COLLECTED MATERIAL —
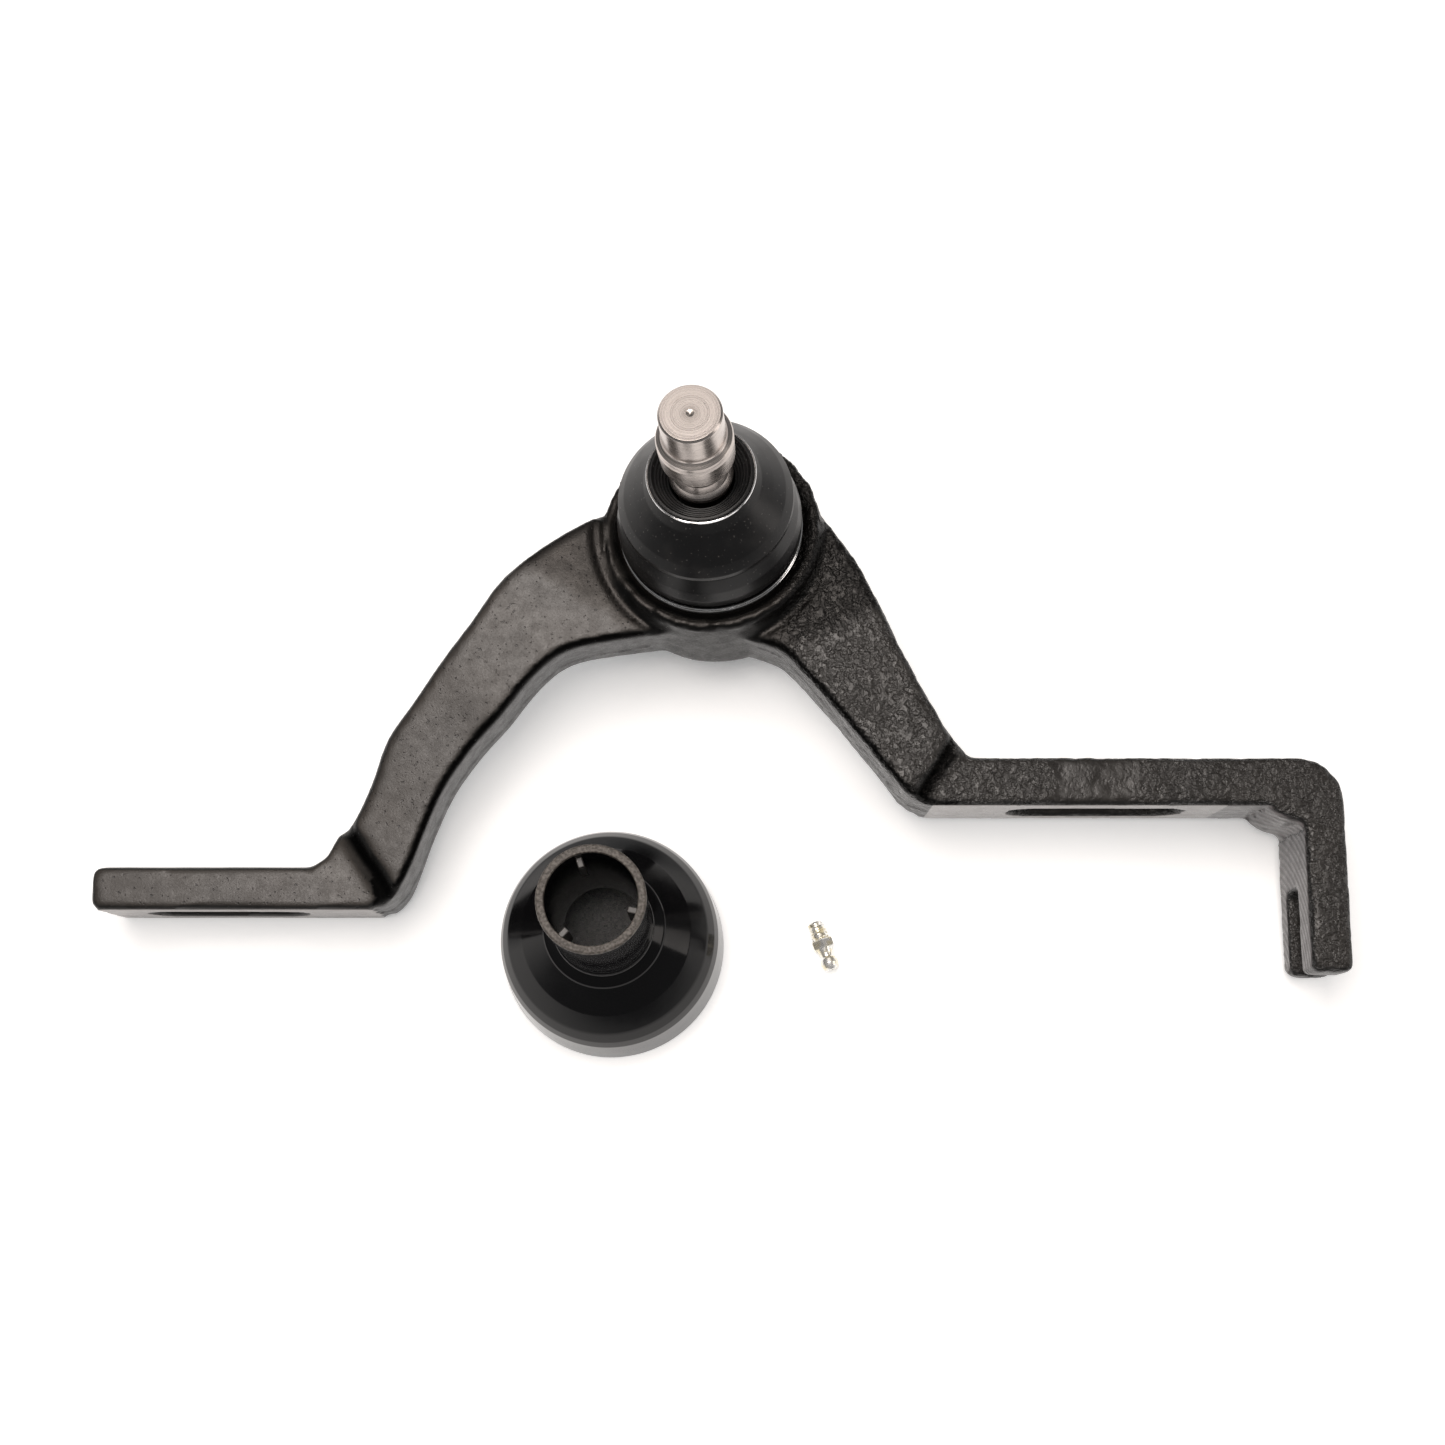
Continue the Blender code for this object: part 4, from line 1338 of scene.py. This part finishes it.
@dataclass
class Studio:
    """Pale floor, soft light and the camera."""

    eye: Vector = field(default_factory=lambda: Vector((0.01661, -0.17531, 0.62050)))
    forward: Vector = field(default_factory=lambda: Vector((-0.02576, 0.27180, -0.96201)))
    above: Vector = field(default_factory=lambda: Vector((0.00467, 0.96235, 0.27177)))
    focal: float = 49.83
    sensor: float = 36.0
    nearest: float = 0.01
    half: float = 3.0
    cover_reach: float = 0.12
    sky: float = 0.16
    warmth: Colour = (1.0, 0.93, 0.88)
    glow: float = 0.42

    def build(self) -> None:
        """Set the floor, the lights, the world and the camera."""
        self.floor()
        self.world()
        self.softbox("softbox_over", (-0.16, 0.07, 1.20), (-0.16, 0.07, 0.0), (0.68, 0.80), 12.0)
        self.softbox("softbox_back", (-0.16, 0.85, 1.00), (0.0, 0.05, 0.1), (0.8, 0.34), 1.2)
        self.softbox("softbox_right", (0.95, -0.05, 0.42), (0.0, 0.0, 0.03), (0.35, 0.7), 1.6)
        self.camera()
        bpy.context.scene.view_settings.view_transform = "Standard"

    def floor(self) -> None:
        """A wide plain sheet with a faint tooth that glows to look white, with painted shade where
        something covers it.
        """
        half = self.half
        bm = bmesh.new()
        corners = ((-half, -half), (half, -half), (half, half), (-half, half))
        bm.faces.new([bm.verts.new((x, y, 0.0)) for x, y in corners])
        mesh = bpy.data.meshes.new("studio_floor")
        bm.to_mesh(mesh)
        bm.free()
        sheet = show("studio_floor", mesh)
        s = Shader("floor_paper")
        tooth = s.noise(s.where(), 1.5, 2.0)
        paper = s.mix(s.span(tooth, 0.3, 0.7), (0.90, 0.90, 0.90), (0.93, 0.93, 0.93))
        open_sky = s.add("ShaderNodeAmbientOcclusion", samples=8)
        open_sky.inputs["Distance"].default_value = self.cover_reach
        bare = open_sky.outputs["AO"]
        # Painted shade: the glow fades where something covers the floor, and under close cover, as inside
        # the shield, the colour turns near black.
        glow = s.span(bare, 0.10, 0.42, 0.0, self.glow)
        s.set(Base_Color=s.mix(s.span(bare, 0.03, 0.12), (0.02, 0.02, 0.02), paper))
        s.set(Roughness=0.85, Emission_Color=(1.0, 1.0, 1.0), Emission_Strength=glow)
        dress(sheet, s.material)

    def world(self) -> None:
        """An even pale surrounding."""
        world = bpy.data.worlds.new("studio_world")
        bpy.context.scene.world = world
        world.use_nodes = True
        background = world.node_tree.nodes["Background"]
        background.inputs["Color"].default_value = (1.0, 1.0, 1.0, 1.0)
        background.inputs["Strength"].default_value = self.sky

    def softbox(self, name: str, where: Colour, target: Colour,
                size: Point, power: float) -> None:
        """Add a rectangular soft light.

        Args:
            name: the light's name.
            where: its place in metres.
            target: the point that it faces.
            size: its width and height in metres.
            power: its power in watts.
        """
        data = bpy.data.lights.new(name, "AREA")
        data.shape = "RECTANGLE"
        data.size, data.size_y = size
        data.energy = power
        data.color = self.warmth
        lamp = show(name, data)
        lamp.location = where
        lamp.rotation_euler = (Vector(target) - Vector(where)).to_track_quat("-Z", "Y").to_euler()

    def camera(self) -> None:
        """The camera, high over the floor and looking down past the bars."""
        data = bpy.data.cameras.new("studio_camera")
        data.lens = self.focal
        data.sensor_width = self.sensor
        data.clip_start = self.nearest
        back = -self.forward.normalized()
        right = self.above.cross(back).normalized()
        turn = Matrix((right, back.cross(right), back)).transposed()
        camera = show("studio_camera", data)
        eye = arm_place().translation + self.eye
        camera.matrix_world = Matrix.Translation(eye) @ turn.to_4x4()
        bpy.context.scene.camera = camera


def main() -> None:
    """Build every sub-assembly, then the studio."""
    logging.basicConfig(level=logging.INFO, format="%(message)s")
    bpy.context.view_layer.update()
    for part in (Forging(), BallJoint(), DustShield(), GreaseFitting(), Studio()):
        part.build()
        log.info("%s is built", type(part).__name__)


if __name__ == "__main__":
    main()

TASK TO CARRY OUT —
Set down the material above again, word for word.

WRITTEN ANSWER —
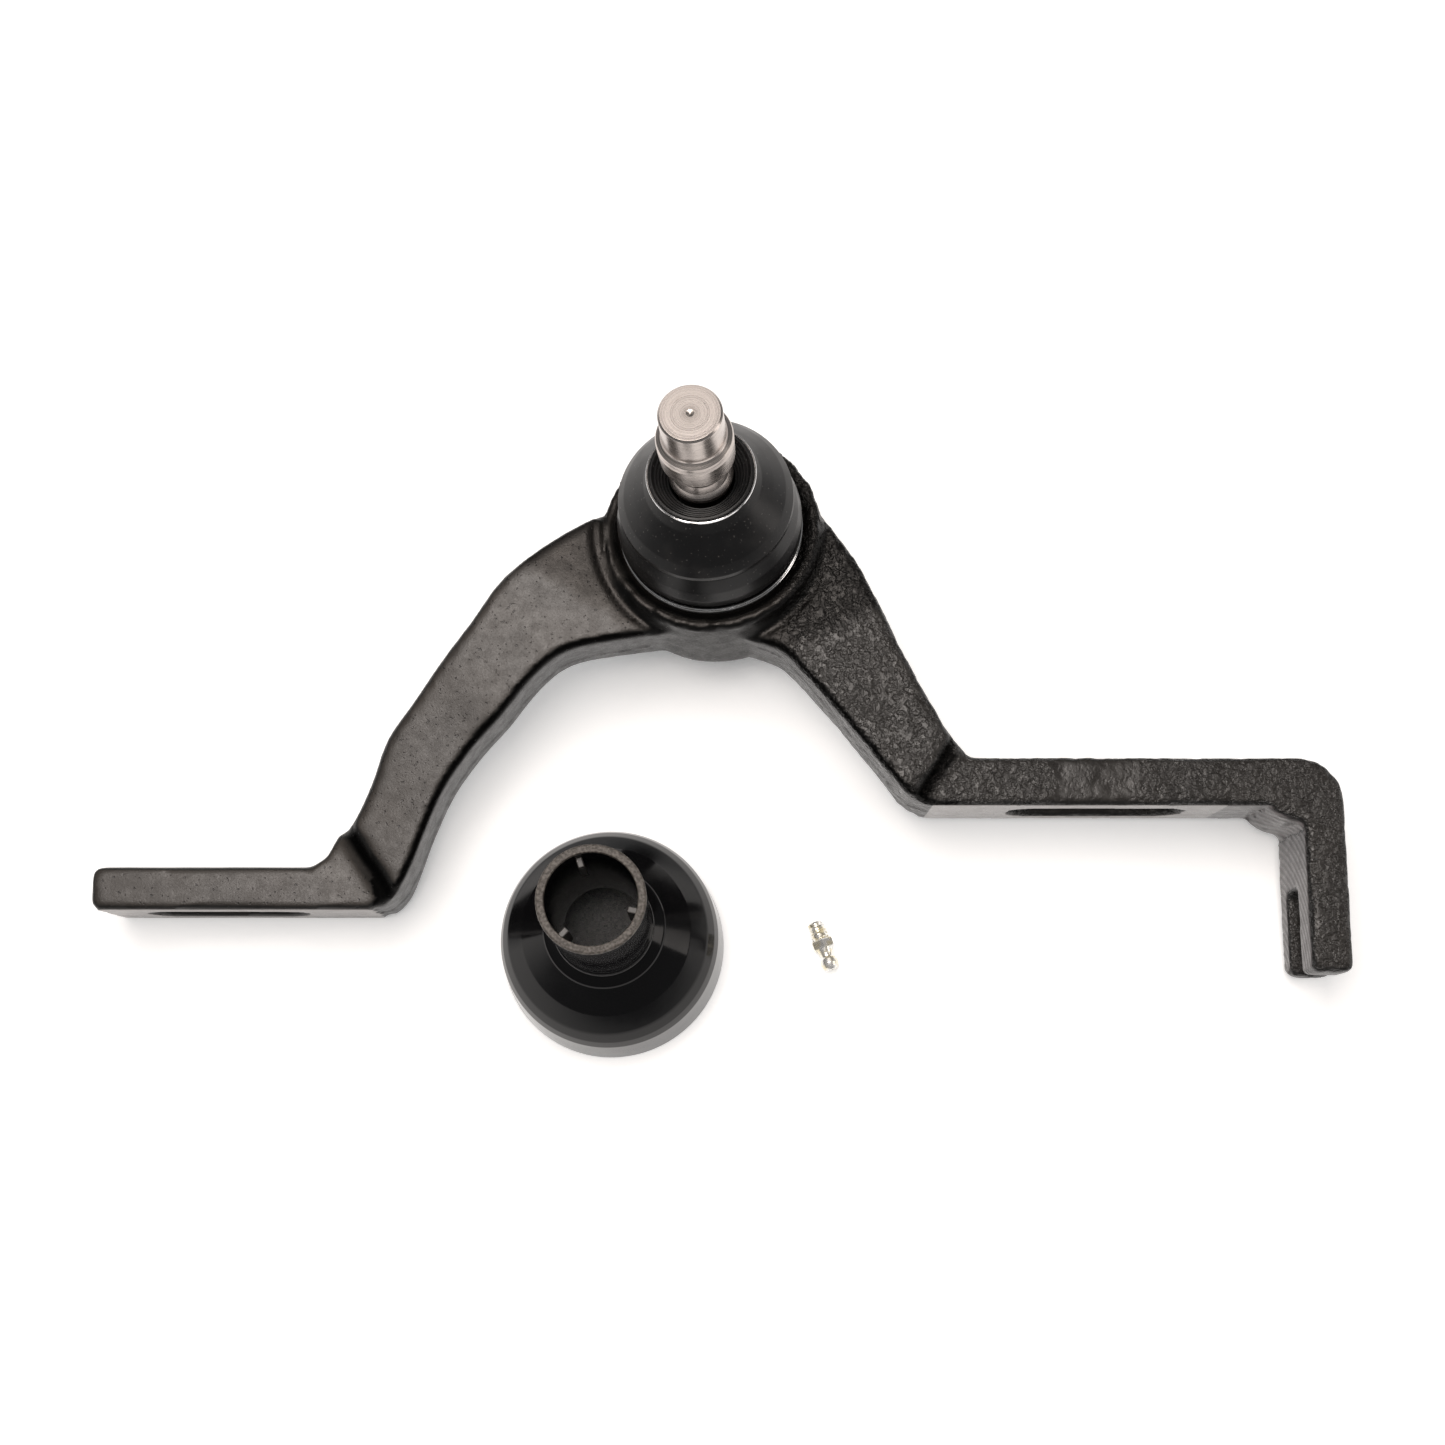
Continue the Blender code for this object: part 4, from line 1338 of scene.py. This part finishes it.
@dataclass
class Studio:
    """Pale floor, soft light and the camera."""

    eye: Vector = field(default_factory=lambda: Vector((0.01661, -0.17531, 0.62050)))
    forward: Vector = field(default_factory=lambda: Vector((-0.02576, 0.27180, -0.96201)))
    above: Vector = field(default_factory=lambda: Vector((0.00467, 0.96235, 0.27177)))
    focal: float = 49.83
    sensor: float = 36.0
    nearest: float = 0.01
    half: float = 3.0
    cover_reach: float = 0.12
    sky: float = 0.16
    warmth: Colour = (1.0, 0.93, 0.88)
    glow: float = 0.42

    def build(self) -> None:
        """Set the floor, the lights, the world and the camera."""
        self.floor()
        self.world()
        self.softbox("softbox_over", (-0.16, 0.07, 1.20), (-0.16, 0.07, 0.0), (0.68, 0.80), 12.0)
        self.softbox("softbox_back", (-0.16, 0.85, 1.00), (0.0, 0.05, 0.1), (0.8, 0.34), 1.2)
        self.softbox("softbox_right", (0.95, -0.05, 0.42), (0.0, 0.0, 0.03), (0.35, 0.7), 1.6)
        self.camera()
        bpy.context.scene.view_settings.view_transform = "Standard"

    def floor(self) -> None:
        """A wide plain sheet with a faint tooth that glows to look white, with painted shade where
        something covers it.
        """
        half = self.half
        bm = bmesh.new()
        corners = ((-half, -half), (half, -half), (half, half), (-half, half))
        bm.faces.new([bm.verts.new((x, y, 0.0)) for x, y in corners])
        mesh = bpy.data.meshes.new("studio_floor")
        bm.to_mesh(mesh)
        bm.free()
        sheet = show("studio_floor", mesh)
        s = Shader("floor_paper")
        tooth = s.noise(s.where(), 1.5, 2.0)
        paper = s.mix(s.span(tooth, 0.3, 0.7), (0.90, 0.90, 0.90), (0.93, 0.93, 0.93))
        open_sky = s.add("ShaderNodeAmbientOcclusion", samples=8)
        open_sky.inputs["Distance"].default_value = self.cover_reach
        bare = open_sky.outputs["AO"]
        # Painted shade: the glow fades where something covers the floor, and under close cover, as inside
        # the shield, the colour turns near black.
        glow = s.span(bare, 0.10, 0.42, 0.0, self.glow)
        s.set(Base_Color=s.mix(s.span(bare, 0.03, 0.12), (0.02, 0.02, 0.02), paper))
        s.set(Roughness=0.85, Emission_Color=(1.0, 1.0, 1.0), Emission_Strength=glow)
        dress(sheet, s.material)

    def world(self) -> None:
        """An even pale surrounding."""
        world = bpy.data.worlds.new("studio_world")
        bpy.context.scene.world = world
        world.use_nodes = True
        background = world.node_tree.nodes["Background"]
        background.inputs["Color"].default_value = (1.0, 1.0, 1.0, 1.0)
        background.inputs["Strength"].default_value = self.sky

    def softbox(self, name: str, where: Colour, target: Colour,
                size: Point, power: float) -> None:
        """Add a rectangular soft light.

        Args:
            name: the light's name.
            where: its place in metres.
            target: the point that it faces.
            size: its width and height in metres.
            power: its power in watts.
        """
        data = bpy.data.lights.new(name, "AREA")
        data.shape = "RECTANGLE"
        data.size, data.size_y = size
        data.energy = power
        data.color = self.warmth
        lamp = show(name, data)
        lamp.location = where
        lamp.rotation_euler = (Vector(target) - Vector(where)).to_track_quat("-Z", "Y").to_euler()

    def camera(self) -> None:
        """The camera, high over the floor and looking down past the bars."""
        data = bpy.data.cameras.new("studio_camera")
        data.lens = self.focal
        data.sensor_width = self.sensor
        data.clip_start = self.nearest
        back = -self.forward.normalized()
        right = self.above.cross(back).normalized()
        turn = Matrix((right, back.cross(right), back)).transposed()
        camera = show("studio_camera", data)
        eye = arm_place().translation + self.eye
        camera.matrix_world = Matrix.Translation(eye) @ turn.to_4x4()
        bpy.context.scene.camera = camera


def main() -> None:
    """Build every sub-assembly, then the studio."""
    logging.basicConfig(level=logging.INFO, format="%(message)s")
    bpy.context.view_layer.update()
    for part in (Forging(), BallJoint(), DustShield(), GreaseFitting(), Studio()):
        part.build()
        log.info("%s is built", type(part).__name__)


if __name__ == "__main__":
    main()